Saturday 25 May 2013

Australian Masculinity

Chris Barker, The Hearts of Men: Tales of Happiness and Despair (Sydney: University of New South Wales Press, 2007)

The Hearts of Men starts from a banal premise: not only do men have emotions, but they even sometimes talk about them.  (‘What a surprise!’—p.3.)  Barker knows this because he has conducted interviews with 107 of these strange creatures, the majority of them Anglo-Australians.  Only three of his interviewees were gay and only four non-white.  So his actual topic is not men, but white men; and not just white men, but straight white men.  Even this does not quite fit the bill, since Barker shows virtually no sign of any interest in non-Anglophone cultures, with the rather serious consequence that it does not occur to him that there are Catholic cultures as well as Protestant ones.

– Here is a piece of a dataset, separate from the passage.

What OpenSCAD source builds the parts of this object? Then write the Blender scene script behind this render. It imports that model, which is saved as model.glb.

This omission has considerable ramifications when it comes to his arguments about the nature of the family.  It is not until p.101 that he even mentions a non-Anglophone country, and then only in passing; and not until p.171 does he mention an Italian-Australian.  Yet this latter individual, who seems to baffle Barker, is worth remarking on at greater length, since he proves radically different from any of the other interviewees: he takes paternity leave when his children are born, reduces his working week in order to share the burden of child-rearing, and allows his career to take second place to his family.  Moreover, the concentration on white men looks especially threadbare when it transpires that Barker’s solution to men’s ills is a form of faithless meditation filched from Buddhism.

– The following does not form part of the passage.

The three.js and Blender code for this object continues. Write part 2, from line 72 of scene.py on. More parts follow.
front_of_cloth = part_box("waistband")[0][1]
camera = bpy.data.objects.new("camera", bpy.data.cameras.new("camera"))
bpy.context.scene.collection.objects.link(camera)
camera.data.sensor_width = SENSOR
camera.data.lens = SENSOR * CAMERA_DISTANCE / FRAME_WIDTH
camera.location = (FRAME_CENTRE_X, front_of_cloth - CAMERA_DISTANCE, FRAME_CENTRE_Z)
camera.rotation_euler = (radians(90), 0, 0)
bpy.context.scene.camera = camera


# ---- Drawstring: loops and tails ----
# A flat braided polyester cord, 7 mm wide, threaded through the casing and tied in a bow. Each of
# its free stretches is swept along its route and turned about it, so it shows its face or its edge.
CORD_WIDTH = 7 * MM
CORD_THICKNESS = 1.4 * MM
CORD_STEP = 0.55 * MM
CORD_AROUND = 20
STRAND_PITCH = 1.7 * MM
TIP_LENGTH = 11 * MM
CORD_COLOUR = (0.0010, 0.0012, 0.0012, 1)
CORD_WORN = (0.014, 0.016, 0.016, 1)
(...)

            From the outset, Barker’s tone is one of wide-eyed, Candide-like innocence.  Characteristic insights include: ‘apparently “bad” men often turn out to be “sad” men’ (p.11); ‘fathers who participate in sport often encourage their sons to play games’ (p.31); ‘The seeds planted at childhood grow differently in varying social and cultural soils’ (p.97); ‘Human beings seem to like drugs’ (p.135); ‘Heterosexual men often rely on women for friendship and emotional support’ (p.158).  It is not clear what purpose, or what readership, this affected naivety serves, especially given the fact that the book has been issued by an academic press.  When we do get footnotes, they are sometimes inaccurate (Michel Foucault never wrote a book called Discipline and Punishment), as are many of the researchable details in the main text (Philip Larkin did not say, in one of the most famous lines of modern verse, ‘Your Mum and Dad they fuck you up’—p.67).

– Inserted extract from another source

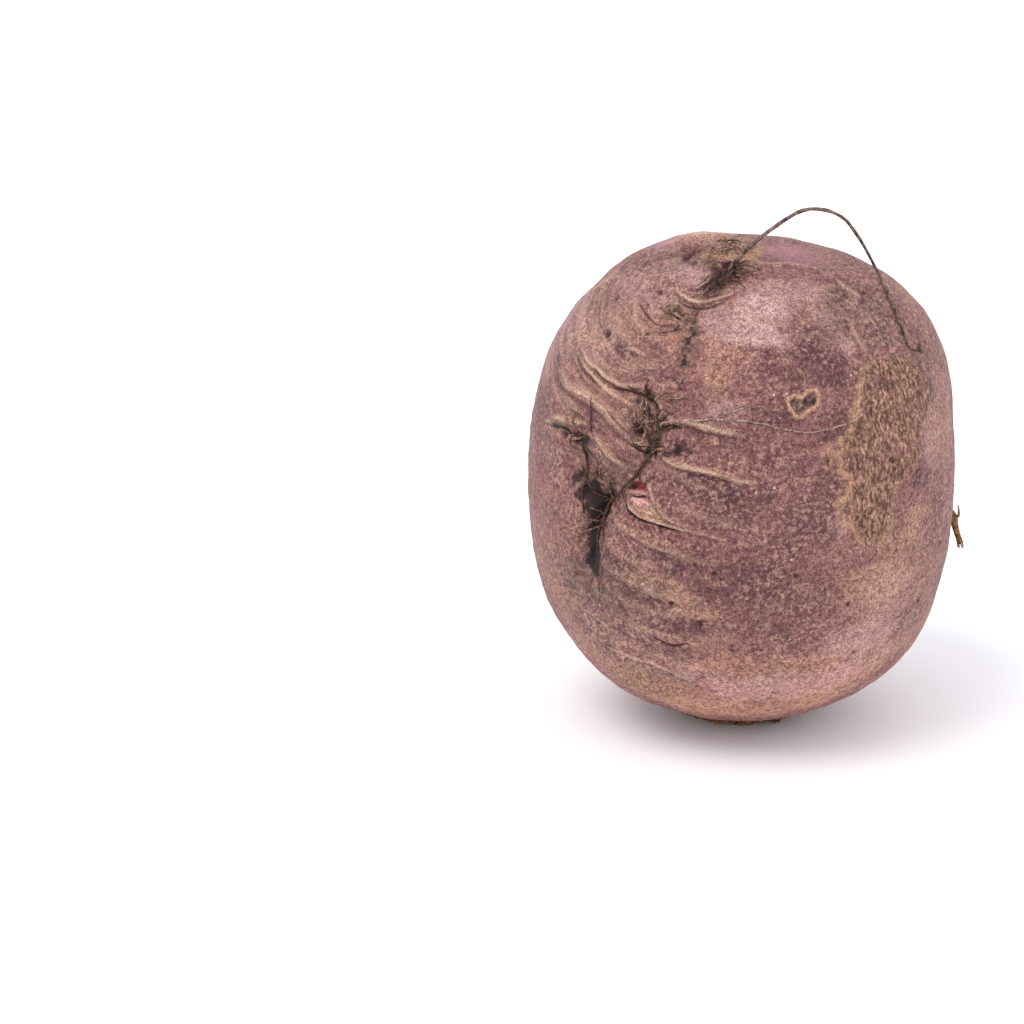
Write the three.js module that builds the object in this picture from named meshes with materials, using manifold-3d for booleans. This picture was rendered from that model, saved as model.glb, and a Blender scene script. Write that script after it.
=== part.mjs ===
// A whole beetroot, picked and trimmed, standing on its cut crown with the root tip up.
// Millimetres, +Z up. The origin is the middle of the small flat spot under the crown.
// A place on the skin is [azimuth, elevation] in degrees, seen from the middle of the root:
// azimuth 0 is the side at -Y, azimuth 90 the side at +X, and elevation 90 the root tip.
// A third number is how far the place stands above the skin, in mm.
import * as THREE from 'three';
import { mergeVertices } from 'three/addons/utils/BufferGeometryUtils.js';
import Module from 'manifold-3d';

const wasm = await Module();
wasm.setup();

// Driving dimensions of the swollen root
const HALF_WIDTH = 40.5;
const HALF_DEPTH = 39;
const HALF_HEIGHT = 46;
const SQUARENESS = 2.35;
const CROWN_LIFT = 1;
const CROWN_RADIUS = 9;
const CROWN_SIDES = 22;
const LEAF_STUBS = 11;
const HEART = new THREE.Vector3(0, 0, HALF_HEIGHT + CROWN_LIFT);

// How fine the skin is: the plain skin, and how near a furrow (mm) its triangles are halved
const SKIN_DETAIL = 11;
const HALVED_WITHIN = 3.6;
const MM_PER_DEGREE = 0.77;

// Broad swells and hollows: how far they spread (degrees) and how high they stand (mm)
const SWELLS = [
  { at: [82, 50], spread: 20, rise: 2.4 },
  { at: [85, -46], spread: 15, rise: 1.3 },
  { at: [-78, 46], spread: 20, rise: 0.8 },
  { at: [-75, 72], spread: 15, rise: 1.6 },
  { at: [-98, 63], spread: 6, rise: 0.8 },
  { at: [-120, 75], spread: 8, rise: 0.9 },
  { at: [90, 32], spread: 11, rise: 0.7 },
  { at: [40, 80], spread: 16, rise: -0.7 },
  { at: [-48, 8], spread: 11, rise: -1.6 },
  { at: [-32, 32], spread: 6, rise: 0.9 },
  { at: [-54, 25], spread: 5, rise: 0.7 },
  { at: [-60, 84], spread: 5, rise: 0.8 },
  { at: [128, 14], spread: 24, rise: 1.2 },
  { at: [-142, 24], spread: 22, rise: 1 },
  { at: [-128, -22], spread: 20, rise: -0.8 },
  { at: [178, -30], spread: 22, rise: 0.9 },
];

// Furrows of the two rows of roots, one down the front and one down the back, and of the folds beside them
const BACK_ROW = [[164, 66], [157, 52], [163, 38], [155, 24], [161, 10], [153, -4], [158, -18]];
const FURROWS = [
  { along: [[-28, 61], [-24, 54], [-24, 46], [-25, 38], [-29, 29]], wide: 2.4, deep: 1.1 },
  { along: [[-29, 27], [-33, 20], [-39, 12], [-45, 5], [-48, -6], [-49, -18]], wide: 3.8, deep: 2.6 },
  { along: [[-55, 20], [-51, 13], [-47, 4]], wide: 3.6, deep: 1.4 },
  { along: [[-66, 38], [-54, 35], [-43, 31]], wide: 1.6, deep: 0.8 },
  { along: [[-60, 48], [-50, 43], [-40, 42]], wide: 1.7, deep: 0.7 },
  { along: [[-36, 7], [-28, 4], [-18, 1], [-8, 0]], wide: 2.2, deep: 0.7 },
  { along: [[-24, 28], [-16, 26], [-6, 25]], wide: 2, deep: 0.5 },
  { along: [[-66, 73], [-74, 79], [-108, 82], [-165, 82]], wide: 1.5, deep: 1.3 },
  { along: BACK_ROW, wide: 3.2, deep: 1.9 },
];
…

When Barker reports that, ‘sadly, divorce statistics suggest that marriage is not always a happy experience for men or women’ (p.158), one yearns for an author who, rather than scurrying to the shelves of the office of statistics, is actually emotionally literate, or even just literate.  Who in the world but he, until he consulted the divorce statistics, could have imagined that marriage is ‘always a happy experience’?  Has he never observed married people; or has he never read about a marriage?  To be fair, he does speak of his own experience throughout—he is himself thrice married and divorced—so, again, the question is why he is writing as if he knows nothing of the world.  Occasionally, this mode leads Barker into a sentence of monumental fatuity: ‘The stable family backgrounds of corporate executives are in striking contrast to the chaotic and emotionally painful childhoods of heroin users’ (p.14).  Here we are in the domain of stereotype, which tends never to allow for any crossover between hermetically distinct types.
But where I most emphatically depart company from Barker is in his unquestioned assumption that men need to emote more.  The truth is that the more moving stories come from the older, more emotionally controlled interviewees.  What is wrong with the suppression of emotion, anyway?  Do we seriously believe that if more fathers had said ‘I love you, mate’ to their sons, they and the world would be in less of a mess?  I, for one, was very fond of my own father’s diffidence and distance.  Do we seriously believe that, by contrast, emotionally loquacious relationships between mothers and daughters are, generally speaking, not a mess?
            Besides, there has never been any dearth of male emotion.  Given the structures of patriarchy for several millennia in ‘the West’, it has almost always been men’s emotions that mattered more than women’s, and, indeed, it has consistently been men who defined the emotions and mapped out their structures.  Male emotion generates the visual arts, music, poetry and the novel…  Not to mention wars and methods of torture.  For one fleeting moment, Barker seems to recognise the idiocy of his initial assumption, when he admits: ‘Shakespeare was a man.  Wordsworth was a man.  Freud was a man!’ (p.3)  Quite.  It is entirely apt that Barker should mention the arts here, but he hardly ever returns to them, except in a passing reference to listening to ‘beautiful music’ to calm oneself down.  I am especially interested in the exclamation mark he grants his recognition that Freud had a gender and a sex.
            What a surprise!  Men can suffer.  Welcome to the human condition, chum.


[This review first appeared in Journal of Gender Studies 17, 1 (March 2008), pp.90-91.]